2. Make the data actionable. Security professionals often don’t see threat intel as valuable because it typically lacks context. A list of IP addresses is just data if you don’t understand why (and when) the addresses are considered bad. Organizations often subscribe to more than a dozen feeds, which means they will get potentially millions of pieces of information daily. The majority of this information will either lead to false positives or be irrelevant to the organization’s business. The cost of this is twofold. First, there is the cost of using this information in your security gear. Imagine trying to match millions of indicators of compromise against log volume from EDR, network detection and response, and intrusion detection systems. There is also a cost associated with dealing with those red herrings.
The best solution is to consider threat intel obtained from third parties as a springboard for analysis, not the end result. For example, a feed may indicate that a file with a particular MD5 hash is malicious. While your systems may not have that exact file on them, they could have variants that are unknown to the feed provider. Understanding the similarities and connections of what exists in your environment and how far removed they are from data in threat intel feeds is the next evolutionary step in becoming a true security practitioner.
3. Adopt a security knowledge mindset. Threat intel is not something you have, it’s something you do.

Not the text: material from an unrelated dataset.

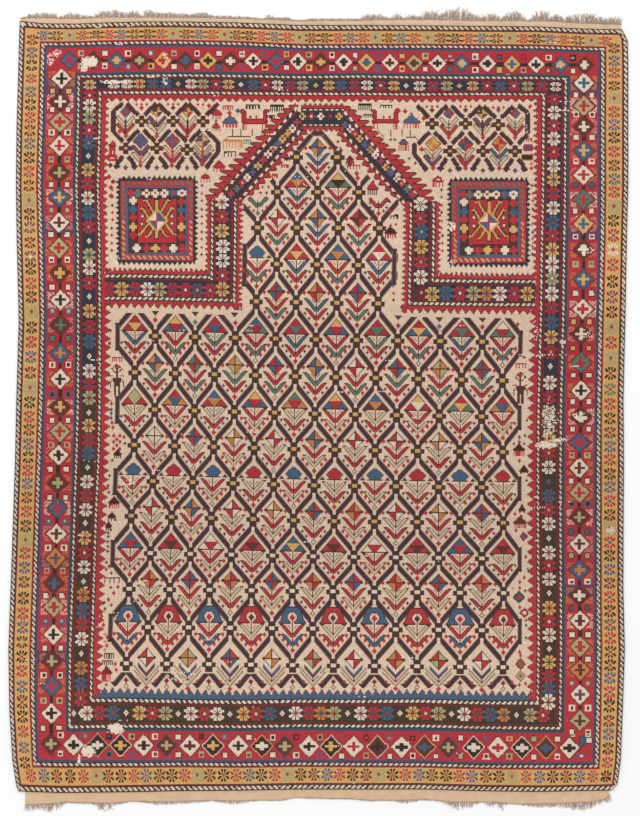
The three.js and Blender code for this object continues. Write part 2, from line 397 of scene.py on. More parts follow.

Don’t blindly buy a security product just because it’s there; understand how it works and what its limitations are. Ask yourself the question, “How might an attacker evade it?” Security consumers would never ask questions like that, while practitioners engage across teams and functions. They break through team-siloed thinking and facilitate bidirectional sharing of knowledge. What one incident responder may attribute to “strange activity” might shed light on an active threat research case.
Functional walls around security operations center (SOC), incident response, and research teams interfere with effective communication and information sharing. All three should feed information to each other in real time. They use different tools. For example, SOCs use SIEMs, IR uses forensic tools, threat intel folks use threat intel platforms. Executives need to formalize an operational structure that breaks down the silos and reduces tool fragmentation that prohibits security knowledge between teams.
Conclusion
Threat intel is a good thing, but if you’re locked in a silo, its effectiveness is diminished. If you can break out of the silos and apply context, intelligence can be transformed into actionable security knowledge that’s specific to your organization. And to make it happen, a top-down appreciation of the value of this is required from the CEO and board of directors all the way through to the security practitioners.